Now, I think we have no reason to think that A's outnumber B's. (It would be great to have empirical data.) Moreover, the average A is less morally bad than the average B is morally good. The reason is that there is an asymmetry here: the pressures that A's and B's are under in the camp decrease the culpability of typical A's but increase the praiseworthiness of typical B's. (There will be partial exceptions, like maybe the person who becomes needlessly cruel or the person who becomes virtuous because he's St Maximilian's cellmate. But even these exceptions are not going to be complete exceptions.) Furthermore—and again data would help—I suspect that some of the A's repent of their badness afterwards (some never do, and for some there is no afterwards), while few of the B's repent of their goodness afterwards. So, if all we know about x is that he is going to be an A or a B, the expected value of x's moral development hange will be positive.

What about the C's and D's?

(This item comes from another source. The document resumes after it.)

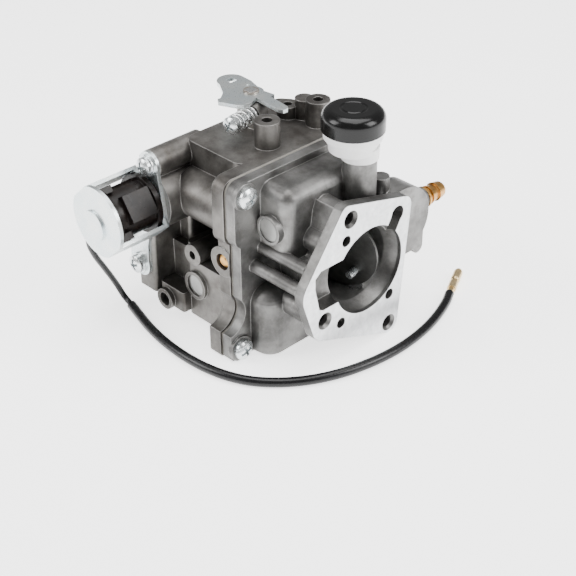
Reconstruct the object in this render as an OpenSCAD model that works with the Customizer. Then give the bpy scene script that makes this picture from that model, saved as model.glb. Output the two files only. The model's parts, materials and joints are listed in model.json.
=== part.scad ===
// Small-engine carburetor: two bolted castings, choke, throttle, float and fuel shut-off solenoid.
// Origin: centre of the air inlet bore on the inlet flange face. +X out of the inlet, +Z up.

/* [Bores] */
// Radius of the inlet register bore
inlet_r = 18; // [17.6:0.1:18.4]
// Radius of the choke bore behind the register
choke_r = 15.6; // [15.4:0.1:15.8]
// Radius of the throttle bore at the manifold
throttle_r = 14; // [13.8:0.1:14.2]

/* [Castings] */
// Height of the bore centre over the surface the part stands on
ground = 35; // [35:0.1:35.4]
// X of the front casting's joint face, behind the inlet face
front_seam = 33; // [33:0.1:33.2]
// Thickness of the body gasket
gasket_t = 1; // [1:0.1:1.2]
// X of the manifold face, behind the inlet face
manifold_x = 98; // [98:0.5:104]
// Height of the castings' top face
top_z = 40; // [40:0.1:40.3]

/* [Shafts] */
// Radius of the throttle shaft
throttle_shaft_r = 3; // [2.8:0.1:3.2]
// Radius of the choke shaft
choke_shaft_r = 3; // [2.8:0.1:3.2]
// Distance of the throttle shaft behind the inlet face
throttle_x = 64; // [63.8:0.1:64.2]
// Angle of the choke plate at rest, 0 is across the bore
choke_rest = 74; // [60:1:76]

/* [Solenoid] */
// Radius of the solenoid's end plate
sol_r = 14.3; // [14.1:0.1:14.5]
// Tilt of the solenoid frame about its own axis
sol_tilt = 43; // [40:1:46]

/* [Screws] */
// Radius of the pan heads of the body screws
head_r = 4.1; // [3.8:0.1:4.3]
// Shank radius of the body screws
shank_r = 2.4; // [2.2:0.1:2.5]

/* [Hidden] */
$fn = 64;

// Running and assembly clearance on the radius
gap = 0.05;
// Wall between the outside and the inside of a joint
rear_seam = front_seam + gasket_t;
front_flange_t = 4.5;
rear_flange_t = 6;
inlet_flange_t = 4.4;
manifold_flange_t = 8;
seam_front = -front_seam + front_flange_t;
seam_back = -rear_seam - rear_flange_t;
// Manifold studs: distance of each tapped ear from the bore centre
ear_y = 44.5;
// Choke shaft axis
choke_x = -11.5;
choke_y = 5.5;
tower_z = 41.2;
choke_screw_z = [-7, 8.6];
plate_t = 1.2;
// Throttle lever heights
lever_z = 50.6;
tab_z = 46.8;
lever_t = 1.5;
// Idle speed screw: axis height, head end, yaw, radius and length
idle_z = 46.5;
idle_x = -56;
idle_y = -17.5;
idle_yaw = 8;
idle_r = 1.6;
idle_len = 20;
// Idle mixture screw axis
mix_x = -37.8;
mix_z = 4.3;
mix_y = -40.4;
// Body screw places on the joint face, [y, z]
screw_yz = [[-36.8, 34.8], [-40.8, -30.2], [20.5, 34.5], [32.2, -29.4]];
screw_end = -rear_seam - 6.4;
screw_seat = seam_front + 1;
// Solenoid axis and planes
sol_x = -74.7;
sol_z = 18;
bracket_y = -44;
sheet_t = 1.5;
sol_front = -68;
coil_r = 11.6;
sol_screw_xz = [[-72.3, 34], [-81.7, -13.2]];
// Float hinge axis and needle axis
pin_y = 23.2;
pin_z = -25;
needle_x = -26;
needle_y = 19.2;
// Main well axis
well_x = -46;
// Fuel inlet barb axis
barb_x = -8;
barb_z = 12.5;
// Lead route: from the coil down to the surface, then along it
lead_r = 1.25;
sleeve_r = 1.95;
sleeve_z = -ground + sleeve_r + 0.02;
lead_route = [[-82.2, -66.6, 9.9], [-85.2, -66.4, 6.4], [-87.4, -65, 0.5], [-89, -61.8, -6.5],
    [-90.2, -57.8, -13.5], [-91, -53.9, -20.5], [-91, -51, -26.5], [-89.4, -49.6, -31],
    [-86.8, -49.4, -32.7], [-84, -49.9, sleeve_z]];
sleeve_route = [[-84, -49.9, sleeve_z], [-76, -52.2, sleeve_z], [-66.5, -54.7, sleeve_z],
    [-57, -56.4, sleeve_z], [-48, -57.2, sleeve_z], [-39, -57.2, sleeve_z], [-30, -56.2, sleeve_z],
    [-21.5, -54, sleeve_z], [-13.5, -50.2, sleeve_z], [-6.5, -44.6, sleeve_z], [-0.5, -37.6, sleeve_z],
    [4.2, -29.8, sleeve_z], [7.8, -21.2, sleeve_z], [10.2, -12.2, sleeve_z],
    [11.7, -3, sleeve_z], [12.2, 6.4, sleeve_z], [11.6, 15.8, sleeve_z],
    [10.1, 25, sleeve_z], [7.6, 34, sleeve_z], [4.4, 42.4, sleeve_z], [1.2, 48.6, sleeve_z]];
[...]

This is, I think, the really important case, as they'll probably be a larger group than the A's and B's. Now, it is a much greater virtue to remain non-bitter through a concentration camp than it is a vice to become bitter through the concentration camp. Part of the reason is the culpability point from the previous paragraph. Making one bitter is the "natural" tendency of horrors, and it is not a great vice to fall into that. So, unless there are way more C's than D's, we have positive expected value of moral development.

Now, add the following thesis: In terms of value, a moderate amount of positive moral development trumps a very large amount of suffering. (Socrates would say—and I think he'd be right—that any amount of positive moral development trumps any amount of suffering.) If this thesis is right, even when we add the amount of suffering, we may still have positive expected value for a random individual who suffers horrors like those of a concentration camp.

The real problem of evil, I think, is not about expected values, utilities and the like, however. The real problem is deontological. Does God have the right to allow someone to suffer so much given the expected value of moral development? I think the answer is positive. Suppose I knew that by preventing a great suffering to myself I would be losing an opportunity for significant positive moral development. Would prudence permit me to refrain from preventing the suffering? I think it would. Nor would such a refraining from prevention be morally wrong. But God is closer to me than I myself am, in some relevant sense. If I would not be imprudent or immoral to permit a suffering to myself, it would likewise not be wrong of God to permit it to me.